Pub Date: May 1st, 1994
ISBN: 0-15-100067-0
Publisher: Harcourt

A love-hate relationship between a father and his son heats up to a competitive flash point in Brown's propulsive fourth book (Final Performance, 1988, etc.). Bobby Barlow, now 30, looks back at the teenage years he spent with his father, Floyd, a car thief, gambler, and all-round bad- news guy, in the late '60s in Portland and Las Vegas. Floyd becomes enamored of Melinda Johnson, a beautiful former prostitute who is working as a receptionist while going to law school at night. When Floyd loses two fingers in an accident at the mill where he is working and the insurance company insists it will pay for only one and a half since one finger was chopped off at the first knuckle, he kidnaps an insurance executive, threatens to slice off his fingers, then dumps him and makes off with his Cadillac.

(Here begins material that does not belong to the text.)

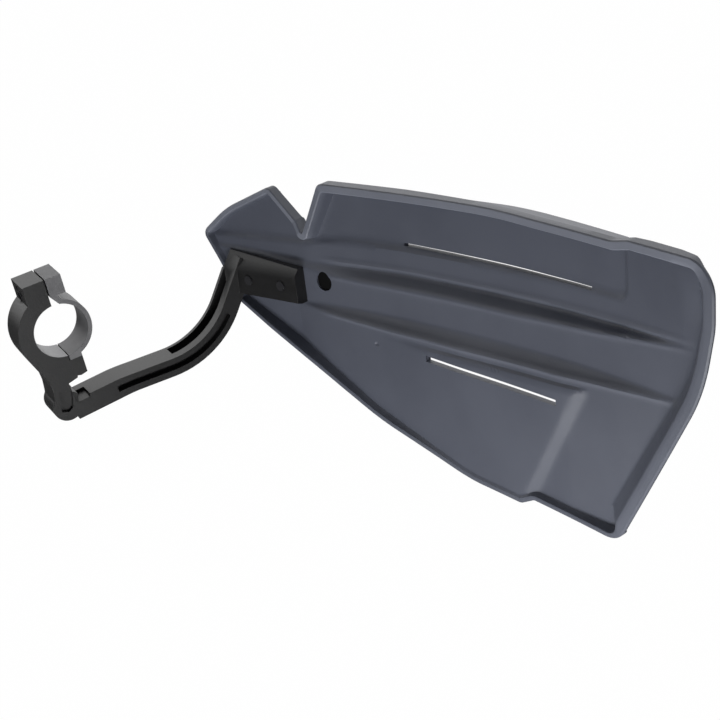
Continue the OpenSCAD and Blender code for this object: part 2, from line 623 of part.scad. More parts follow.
module clamp_cap() {
    color([0.45, 0.45, 0.45]) difference() {
        union() {
            in_clamp() along_bar(clamp_w) cap_profile();
            in_clamp() along_bar(tongue_w) translate([tongue_y - tongue_t / 2, shoulder_z - tongue_h])
                square([tongue_t, tongue_h + 1]);
        }
        across_ears(ear_back) cylinder(d = clamp_bolt_d + play / 2, h = cap_back - ear_back + 2);
    }
}

// Socket head screw: head at z 0 to head height, shank below it, hex socket in the head
module socket_screw(d, head_w, head_tall, length) {
    difference() {
        union() {
            cylinder(d = head_w, h = head_tall);
            translate([0, 0, -length]) cylinder(d = d, h = length + eps);
        }
        translate([0, 0, head_tall * 0.45]) cylinder(d = d * 0.9, h = head_tall, $fn = 6);
    }
}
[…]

Floyd and Bobby then pick up Melinda and get involved in a chase with the police, not only because of the stolen car, but also because Melinda's boyfriend, Bo Stenovich, is a cop. After a few years in prison for Floyd and a foster home for Bobby, the two are reunited and set out to hook up with Melinda again, even though she married Bo a few days after the arrest. Their crimes escalate from petty to more and more serious, but through it all Bobby is enthralled by his father, even as he comes to realize that he is more of a parent to Floyd than Floyd is to him. Bobby's voice is matter-of-fact, and he often states the most surprising information flatly and to comic effect. The male version of Mona Simpson's Anywhere But Here but so much better. Tense as we experience the Barlow guys' emotional and physical thrills.